EWEB’s five-member elected board is expected to vote on the project in October. Commissioners also will vote to approve a five-year contract with Sensus Metering Systems, a North Carolina-based smart meter manufacturer.
The utility would replace about 88,000 electric meters and 54,000 water meters with the smart meters, which contain a small radio inside them to transmit energy consumption. Customers who don’t want the wireless meter will be able to opt out but would most likely have to pay more than $200 a year.
EWEB predicts that it will save $9 million over a 20-year period with smart meters — less than the $20 million staff previously said it could save, smart meter project manager Greg Armstead told commissioners.

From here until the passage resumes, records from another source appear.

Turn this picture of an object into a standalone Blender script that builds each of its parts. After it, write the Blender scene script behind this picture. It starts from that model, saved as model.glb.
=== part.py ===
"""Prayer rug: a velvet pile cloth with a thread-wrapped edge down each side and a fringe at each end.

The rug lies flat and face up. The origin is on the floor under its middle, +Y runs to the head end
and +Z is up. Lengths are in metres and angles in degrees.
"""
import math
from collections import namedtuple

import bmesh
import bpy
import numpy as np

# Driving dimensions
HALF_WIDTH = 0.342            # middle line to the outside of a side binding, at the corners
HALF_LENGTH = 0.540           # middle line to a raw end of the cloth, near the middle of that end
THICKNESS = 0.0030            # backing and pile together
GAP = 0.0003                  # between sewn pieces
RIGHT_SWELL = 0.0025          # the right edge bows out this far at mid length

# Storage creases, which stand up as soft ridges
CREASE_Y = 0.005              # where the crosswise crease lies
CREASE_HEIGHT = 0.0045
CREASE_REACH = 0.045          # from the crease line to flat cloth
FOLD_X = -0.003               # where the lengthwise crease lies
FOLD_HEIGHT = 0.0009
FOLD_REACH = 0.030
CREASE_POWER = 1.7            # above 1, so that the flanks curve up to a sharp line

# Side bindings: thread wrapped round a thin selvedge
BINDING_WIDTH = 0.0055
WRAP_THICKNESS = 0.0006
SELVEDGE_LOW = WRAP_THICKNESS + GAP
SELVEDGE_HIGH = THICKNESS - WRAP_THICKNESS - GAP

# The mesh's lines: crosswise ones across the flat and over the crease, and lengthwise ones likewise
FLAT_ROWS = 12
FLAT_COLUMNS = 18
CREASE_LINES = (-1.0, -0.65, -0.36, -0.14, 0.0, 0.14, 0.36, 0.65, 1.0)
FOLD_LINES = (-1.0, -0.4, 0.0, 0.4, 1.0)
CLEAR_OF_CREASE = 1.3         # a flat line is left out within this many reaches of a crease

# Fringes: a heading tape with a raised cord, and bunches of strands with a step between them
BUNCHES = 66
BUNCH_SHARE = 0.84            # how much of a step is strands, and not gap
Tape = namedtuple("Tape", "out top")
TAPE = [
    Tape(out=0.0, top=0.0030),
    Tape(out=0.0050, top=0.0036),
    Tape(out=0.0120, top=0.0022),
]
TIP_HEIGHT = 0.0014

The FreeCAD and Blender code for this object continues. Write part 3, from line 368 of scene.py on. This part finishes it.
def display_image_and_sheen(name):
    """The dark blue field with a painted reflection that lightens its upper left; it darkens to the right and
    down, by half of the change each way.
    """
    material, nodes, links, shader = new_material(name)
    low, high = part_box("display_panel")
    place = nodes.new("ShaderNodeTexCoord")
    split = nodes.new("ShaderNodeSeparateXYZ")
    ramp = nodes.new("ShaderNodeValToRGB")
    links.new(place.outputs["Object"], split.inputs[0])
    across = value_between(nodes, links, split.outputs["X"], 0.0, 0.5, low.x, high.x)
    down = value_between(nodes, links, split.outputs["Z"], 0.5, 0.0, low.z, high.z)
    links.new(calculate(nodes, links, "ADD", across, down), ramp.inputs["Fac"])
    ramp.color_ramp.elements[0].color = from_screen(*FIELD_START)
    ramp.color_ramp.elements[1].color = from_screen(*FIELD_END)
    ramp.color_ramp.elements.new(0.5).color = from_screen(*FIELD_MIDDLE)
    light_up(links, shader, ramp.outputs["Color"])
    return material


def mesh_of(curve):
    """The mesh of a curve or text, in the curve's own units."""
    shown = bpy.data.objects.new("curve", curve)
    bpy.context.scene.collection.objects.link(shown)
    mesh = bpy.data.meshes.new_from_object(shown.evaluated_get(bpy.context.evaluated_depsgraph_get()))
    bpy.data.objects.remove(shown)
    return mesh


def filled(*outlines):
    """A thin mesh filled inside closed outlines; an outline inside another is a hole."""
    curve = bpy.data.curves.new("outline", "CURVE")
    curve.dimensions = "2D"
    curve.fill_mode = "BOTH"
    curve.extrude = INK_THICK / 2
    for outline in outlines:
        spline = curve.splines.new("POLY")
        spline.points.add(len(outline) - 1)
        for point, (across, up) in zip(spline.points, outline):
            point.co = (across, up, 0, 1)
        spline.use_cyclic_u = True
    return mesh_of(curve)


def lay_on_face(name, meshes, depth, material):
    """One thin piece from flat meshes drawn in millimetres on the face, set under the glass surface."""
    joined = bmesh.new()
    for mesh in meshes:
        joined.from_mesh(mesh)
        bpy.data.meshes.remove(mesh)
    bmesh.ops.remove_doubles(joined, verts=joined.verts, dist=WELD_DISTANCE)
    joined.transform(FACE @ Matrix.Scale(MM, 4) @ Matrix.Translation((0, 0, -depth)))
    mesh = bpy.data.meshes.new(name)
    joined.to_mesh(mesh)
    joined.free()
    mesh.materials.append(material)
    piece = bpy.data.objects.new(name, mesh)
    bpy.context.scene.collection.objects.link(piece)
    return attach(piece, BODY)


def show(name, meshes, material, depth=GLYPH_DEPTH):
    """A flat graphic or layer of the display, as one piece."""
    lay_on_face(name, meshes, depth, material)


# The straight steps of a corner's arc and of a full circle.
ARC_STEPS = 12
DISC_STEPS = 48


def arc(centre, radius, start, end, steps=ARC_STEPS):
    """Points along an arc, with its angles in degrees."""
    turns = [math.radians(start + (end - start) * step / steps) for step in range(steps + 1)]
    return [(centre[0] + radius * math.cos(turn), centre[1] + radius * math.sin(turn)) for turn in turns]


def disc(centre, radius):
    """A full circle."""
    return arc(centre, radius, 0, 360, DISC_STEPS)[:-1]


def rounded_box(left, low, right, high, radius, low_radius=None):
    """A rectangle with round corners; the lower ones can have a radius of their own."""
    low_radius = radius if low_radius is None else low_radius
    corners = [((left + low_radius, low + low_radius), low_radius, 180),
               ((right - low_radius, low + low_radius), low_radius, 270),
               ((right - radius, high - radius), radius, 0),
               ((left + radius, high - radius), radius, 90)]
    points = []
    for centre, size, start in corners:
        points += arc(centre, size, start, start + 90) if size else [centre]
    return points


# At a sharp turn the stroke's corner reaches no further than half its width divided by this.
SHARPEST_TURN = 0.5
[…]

EWEB spokesman Lance Robertson said the utility decided to go with “more conservative numbers” when presenting to the board.
The bulk of the savings would come from not hiring employees to manually read the meters and not making frequent trips to customers’ homes to manually turn the power on and off, he said.
The utility would eliminate 20 employees, mostly meter readers. EWEB estimates that it will add two full-time employees and one part-time employee to work with the new system.
Commissioner Steve Mital was especially interested in learning that the meters could help the utility conserve water.
Customers can look at how and when they consume the most water with a smart meter through an in-home display, which EWEB hopes will give incentive to cut energy consumption.
Board president John Simpson said that although he hasn’t made up his mind about smart meters, he is mostly in favor of the technology.
“Whether EWEB installs smart meters or not, you’ve got to wake up and smell the roses,” he told the packed room. “There are radios everywhere. I probably can’t even count the number of radios that are in this room.”
His comments elicited responses from the crowd. Several people yelled that radio towers are causing health problems.
“We’ve been using radios for nearly a century,” Simpson said. “How do we know radios are causing the problem?”